KABUL: At least 40 people were killed in a suicide bomb attack on a meeting of top clerics in Kabul on Tuesday, officials said, in one of the deadliest attacks to strike the Afghan capital in months.
It follows a wave of violence across war-torn Afghanistan in recent weeks that has killed hundreds of people as militants step up attacks.
Another 60 people were wounded in the blast, health ministry spokesman Wahid Majroh said, which targeted a gathering of religious leaders, including members of the Ulema Council, at a wedding hall to mark the Prophet Muhammad’s birthday.
“The suicide bomber detonated himself inside the hall during a ceremony by religious scholars,” Kabul police spokesman Basir Mujahid said, confirming the casualty toll.
Interior ministry spokesman Najib Danish said the number of dead or wounded was “more than 50” so far.
A manager of Uranus Wedding Palace, which also hosts political and religious functions, told AFP a suicide bomber blew himself up in the middle of the gathering of religious scholars.

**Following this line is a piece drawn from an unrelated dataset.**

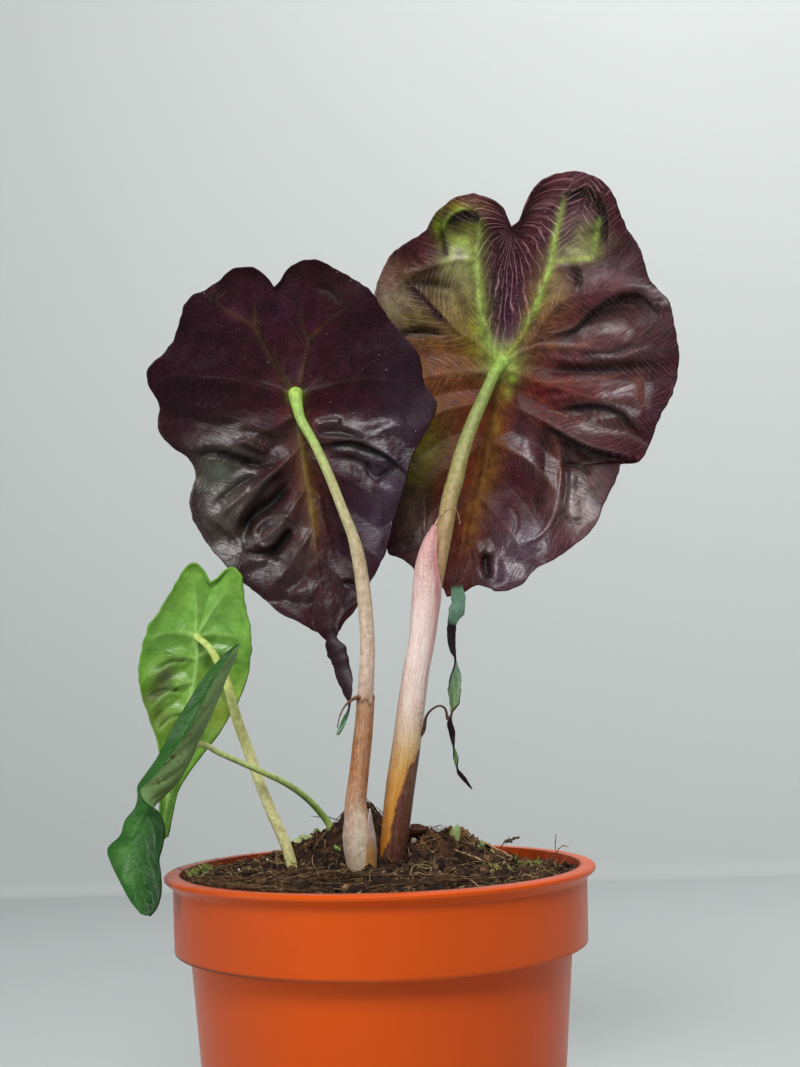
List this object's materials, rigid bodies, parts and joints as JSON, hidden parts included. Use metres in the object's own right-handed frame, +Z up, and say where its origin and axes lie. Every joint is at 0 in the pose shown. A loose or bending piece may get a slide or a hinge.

“There are a lot of casualties — I myself have counted 30 casualties,” he told AFP on the condition of anonymity.
There was no immediate claim of responsibility for the blast, but Daesh has claimed most recent suicide attacks in Kabul, which has become the deadliest place in the country for civilians.
It is the bloodiest assault in the Afghan capital since a twin bomb attack on a wrestling club in September that killed at least 26 people.
Last month’s parliamentary elections sparked a wave of deadly violence across the country, with hundreds killed or wounded in poll-related attacks.
It is not the first time that religious scholars have been targeted by militants in the deeply religious country.
In June a suicide bomber struck near a gathering of clerics in Kabul, about an hour after the group had proclaimed such attacks a sin.
The latest attack comes as the Taliban intensifies pressure on Afghan security forces, even as the international community ramps up efforts to convince the group to engage in peace talks.
US envoy Zalmay Khalilzad expressed hopes in Kabul on Sunday that a peace deal to end the 17-year war could be struck before the Afghan presidential election, scheduled for April.
His comments underscore an apparent increasing sense of urgency in the White House and among American diplomats for a peace deal to be done quickly.